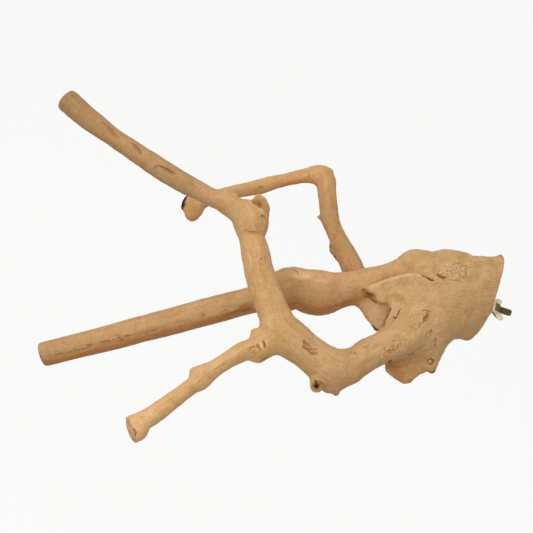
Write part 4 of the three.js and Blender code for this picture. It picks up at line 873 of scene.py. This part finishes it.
    paint["red"] = np.maximum(paint["red"], (near == 0) * weight[:, 1] * np.clip(low_side * 1.2, 0, 1) * np.clip(noise(coords[:, 1] / (26, 4, 4) + 3, 46) * 3.0 + 0.45, 0, 1) * 1.0)
    paint["brown"] = np.maximum(paint["brown"], (near == 0) * weight[:, 1] * np.clip(1 - np.abs(normals[:, 1] + 0.15) * 3.2, 0, 1) * np.clip(noise(coords[:, 1] / (11, 3.0, 3.0) + 8, 47) * 3.4 - 0.35, 0, 1) * 0.85 * np.clip((arc_a - 250) / 30, 0, 1))
    moved = verts + normals * push[:, None]
    # nothing leaves the sawn plane
    over = (moved - ORIGIN) @ AXES[1]
    moved -= np.clip(over, 0, None)[:, None] * AXES[1]
    return moved, tris, coords, weight, paint, radius


def frames_along(pts):
    """Arc length, tangent and two carried normals along a path."""
    s = np.concatenate([[0], np.cumsum(np.linalg.norm(np.diff(pts, axis=0), axis=1))])
    t = np.gradient(pts, axis=0)
    t /= np.linalg.norm(t, axis=1, keepdims=True)
    e = np.cross(t[0], (0.3, 0.9, 0.2))
    e /= np.linalg.norm(e)
    first = [e]
    for k in range(1, len(pts)):
        e = first[-1] - t[k] * (first[-1] @ t[k])
        first.append(e / np.linalg.norm(e))
    first = np.array(first)
    return s, t, first, np.cross(t, first)


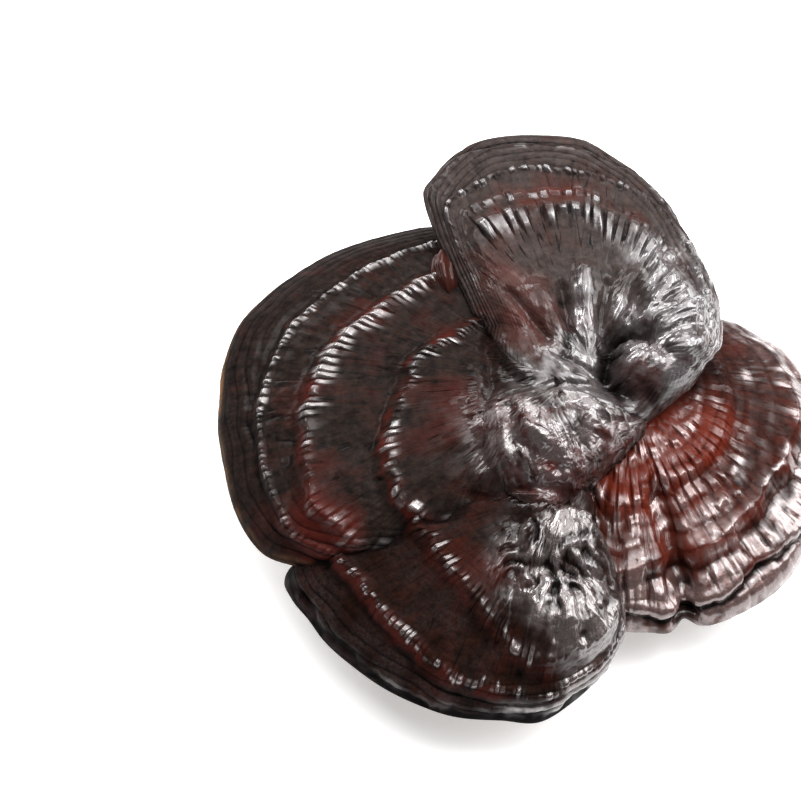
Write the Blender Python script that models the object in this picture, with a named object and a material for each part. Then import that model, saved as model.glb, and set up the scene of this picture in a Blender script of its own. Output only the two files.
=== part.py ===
# A reishi cluster: four lacquered caps grown out of one short stem that is cut off flat.
# Lengths are in millimetres and bearings in degrees from +X; MM turns them into metres.
import math

import bmesh
import bpy
import numpy as np
from mathutils import Matrix, Vector

MM = 0.001
GAP = 0.3  # parting between pieces that grew against each other
CREASE = math.radians(38.0)  # a fold sharper than this stays an edge
SPOKES = 46  # vertices round a cap
STEM_SPOKES = 34
EVEN_RINGS = (0.08, 0.18, 0.3, 0.42, 0.54, 0.66, 0.78, 0.88, 0.94, 0.98, 1.0)  # shares of a cap's radius
NEAR_LEDGE = 0.03  # an even ring this close to a ledge is left out
SCARP_ROOM = 0.7  # most of the room before the next ring that a ledge's scarp takes
RAMP = 9.0  # distance over which a ledge's back rises to its crest
BURIED = 24.0  # a rim nearer the hub than this lies inside the crown, and has no ledges
LIP_STEPS = 3  # steps round the rolled lip, from its edge to its underside
UNDERSIDE = (0.93, 0.75, 0.55, 0.35)  # rings of the underside, as shares of its radius
ROUGHNESS = 0.28
COAT = 0.5

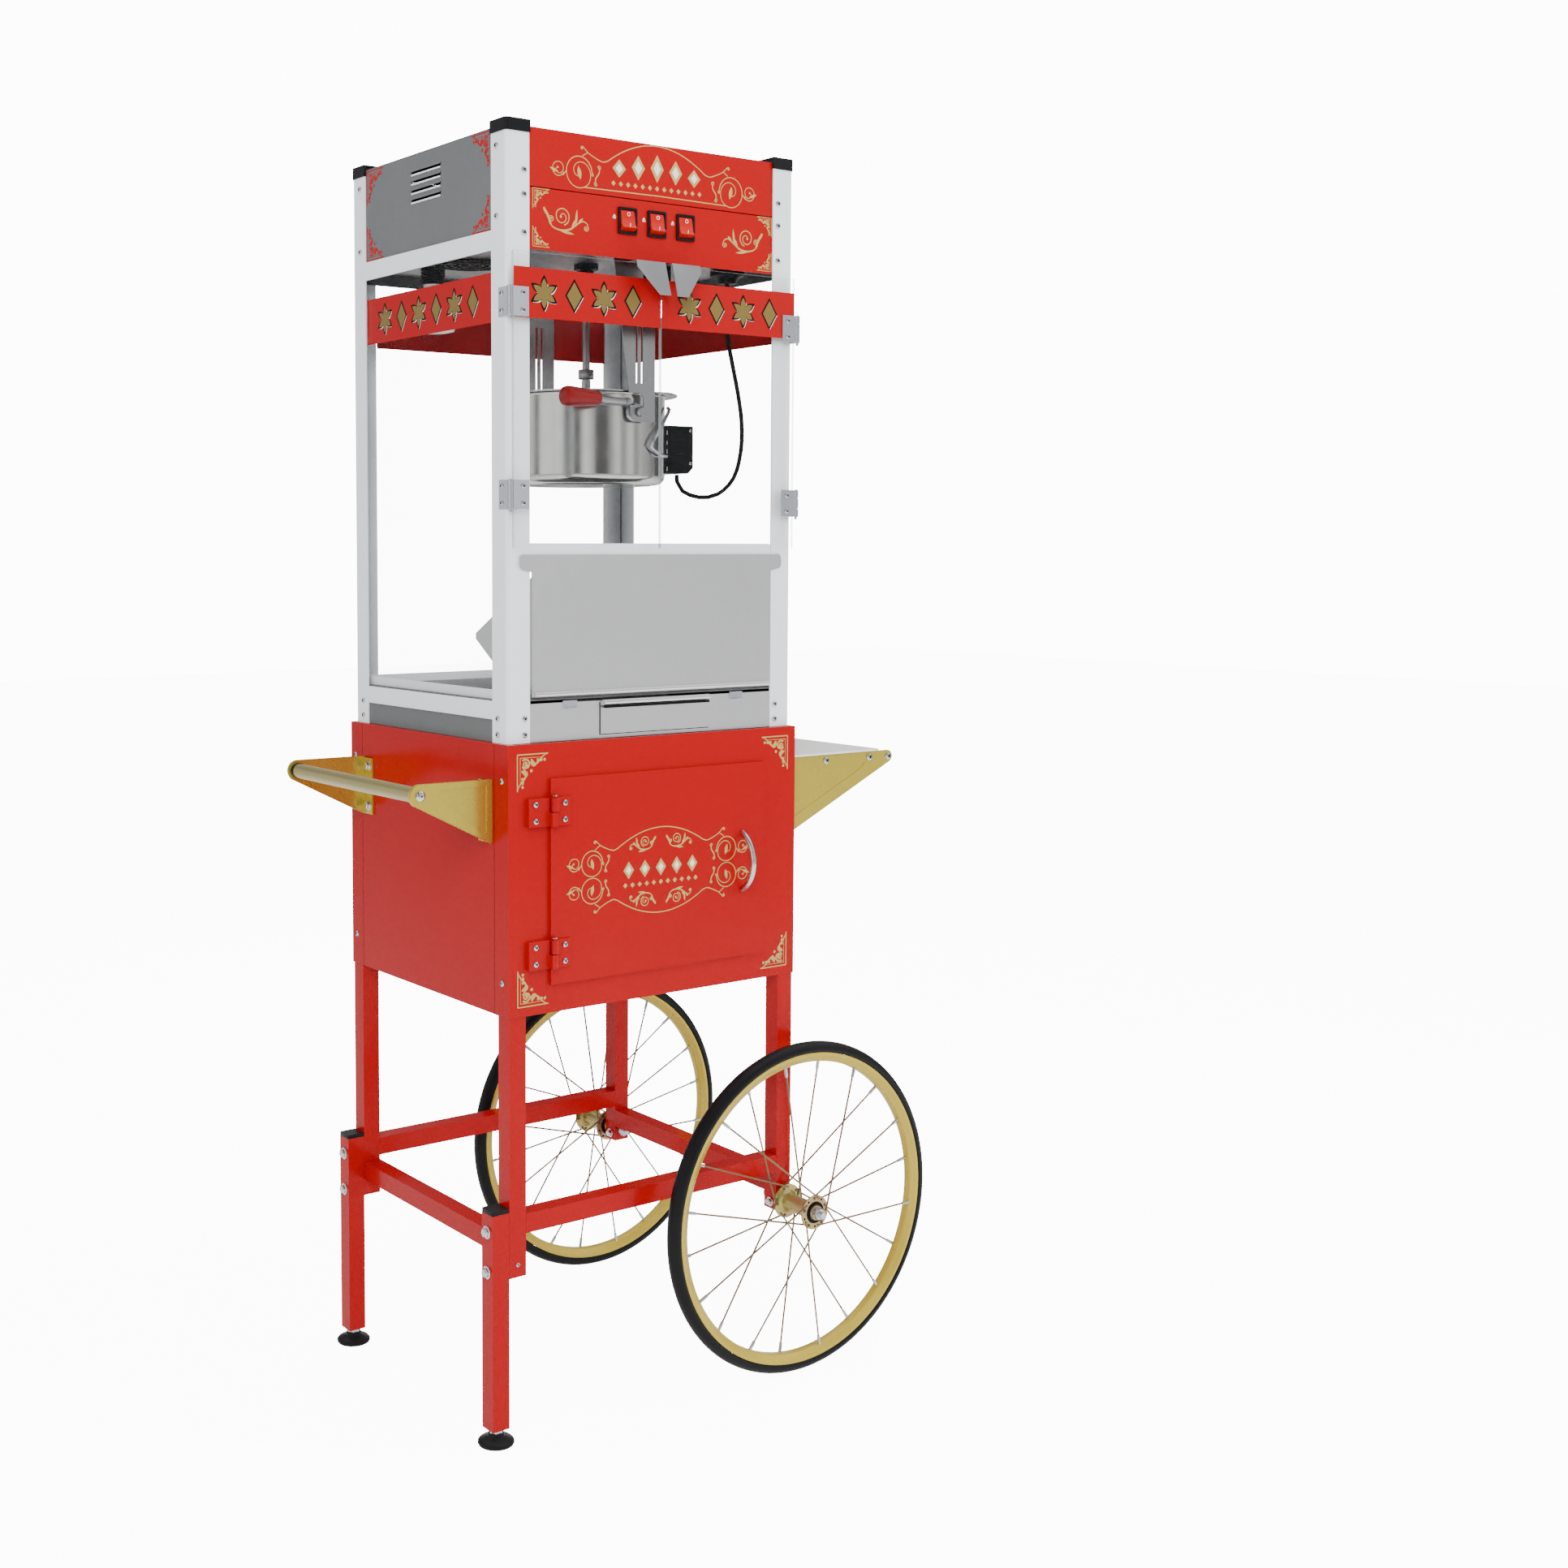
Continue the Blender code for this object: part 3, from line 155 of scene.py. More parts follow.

- - -

● **Goal**: Using the data above, copy each line that contains "object".

● **The answer**:
Write the Blender Python script that models the object in this picture, with a named object and a material for each part. Then import that model, saved as model.glb, and set up the scene of this picture in a Blender script of its own. Output only the two files.
Continue the Blender code for this object: part 3, from line 155 of scene.py. More parts follow.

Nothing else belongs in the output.